The expressways will cover as far north as Laoag (Ilocos Norte) and as far south as Matnog (Sorsogon). They will converge at the food and transport hub in Pandacan, Manila which connects to SLEx Skyway Stage 3. The road network combines with an MRT 7 railway, now under construction from North EDSA to San Jose del Monte in Bulacan, and an even longer railway, from Tutuban to Bicol.

In other words, RSA will build an expressway loop from north to south, west and east of Luzon, easily a distance of more than 1,000 kms. and back, by connecting major airports and ports, from Poro Point in La Union to Bataan, Subic in Zambales to Clark in Pampanga and Tarlac, to Port Area Manila, NAIA in Pasay, Batangas port, and Matnog.

RSA will be redrawing the road network of Luzon, creating new business districts, industrial estates, commercial areas, and residential districts, in the process redistributing population, agriculture, industries, jobs, and economic opportunities. The cost, scale, scope and supporting road, rail and coastal network of the Philippines’ future gateway airport are so mind-boggling only a man of RSA’s guts and audacity could possibly think of it and dare to pursue it, not matter the problems and the challenges.

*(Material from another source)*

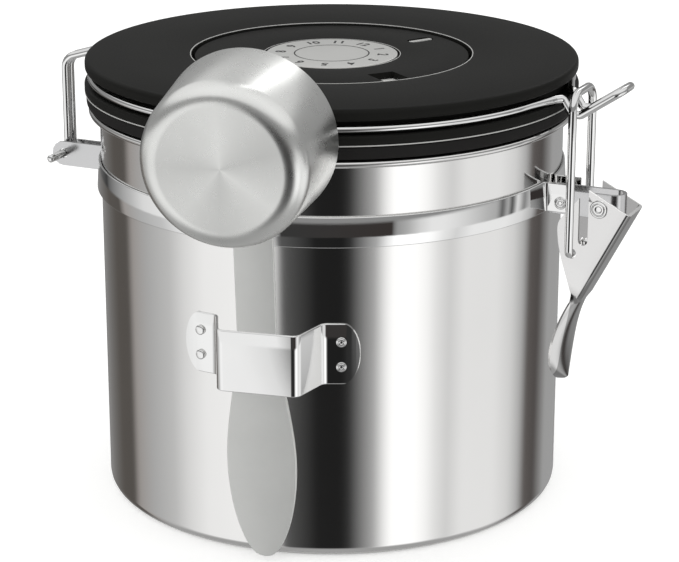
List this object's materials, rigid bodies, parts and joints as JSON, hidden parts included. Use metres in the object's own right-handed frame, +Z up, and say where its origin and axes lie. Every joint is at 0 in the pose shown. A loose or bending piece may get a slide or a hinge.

I first learned of the word audacity from the late Ferdinand E. Marcos, once considered the most bemedalled Filipino soldier and the ultimate politician warrior and empire builder (If you believe Imelda, the family once owned the major corporations in the country). FM quoted Napoleon on l’audace.  The French conqueror’s battlecry was “audacity, more audacity, always audacity” (“de l'audace, encore de l'audace, toujours de l'audace”).    In battle and in war, one must not hesitate because if one hesitates, one loses the battle, and having lost the battle, one loses the war.

The original quote is attributed to French revolutionary George Jacques Danton, “de l'audace, encore de l'audace, toujours de l'audace” to save the fatherland.  Danton was later guillotined.

General George S. Patton also subscribed to the strategy of audacity as did President Barack Obama.

RSA’s airport is audacious for its size and cost.

The first phase of NMIA alone will have two independent parallel runways (2.6-km to 3.5-km long) that can handle 80 aircraft movements per hour, two taxiways, and annual capacity of 35-million passengers. It will have three aprons suitable for 80 aircraft gates or stands. The terminal building will have a footprint of 16.5 hectares plus a cargo terminal of 3.5 hectares footprint. First phase will have 3+3-lane access road, expandable to 6+6 or 12 lanes.

With NMIA’s first phase is an 8-km toll road from NLEX to Bulakan, Bulacan.

The second phase increases capacity to 60 million (at 92 movements per hour) and is triggered once arrivals hit 21 million annually. The final phase is 100-million passenger capacity with rated runway capacity of 105 movements per hour.

When fully completed after six years, NMIA will have four runways, at least five taxiways, and three passenger terminal buildings.

San Miguel Aerocity is given six years to complete the airport, Phase I. Ramon Ang promises to do it in four years. The airport proper will sit on 2,500 hectares of area. But with an expressway loop connecting a total of 21 major roads, the right of way coverage could extend to 10,000 hectares.

RSA is given 18 months to raise financing for Phase I, about P550 billion, 70 percent and 30-percent equity. He plans for 80/20 debt-equity ratio.

RSA feels that the Philippines is on the verge of a major tourism boom and attract tourists a third of the size of its population of 107 million.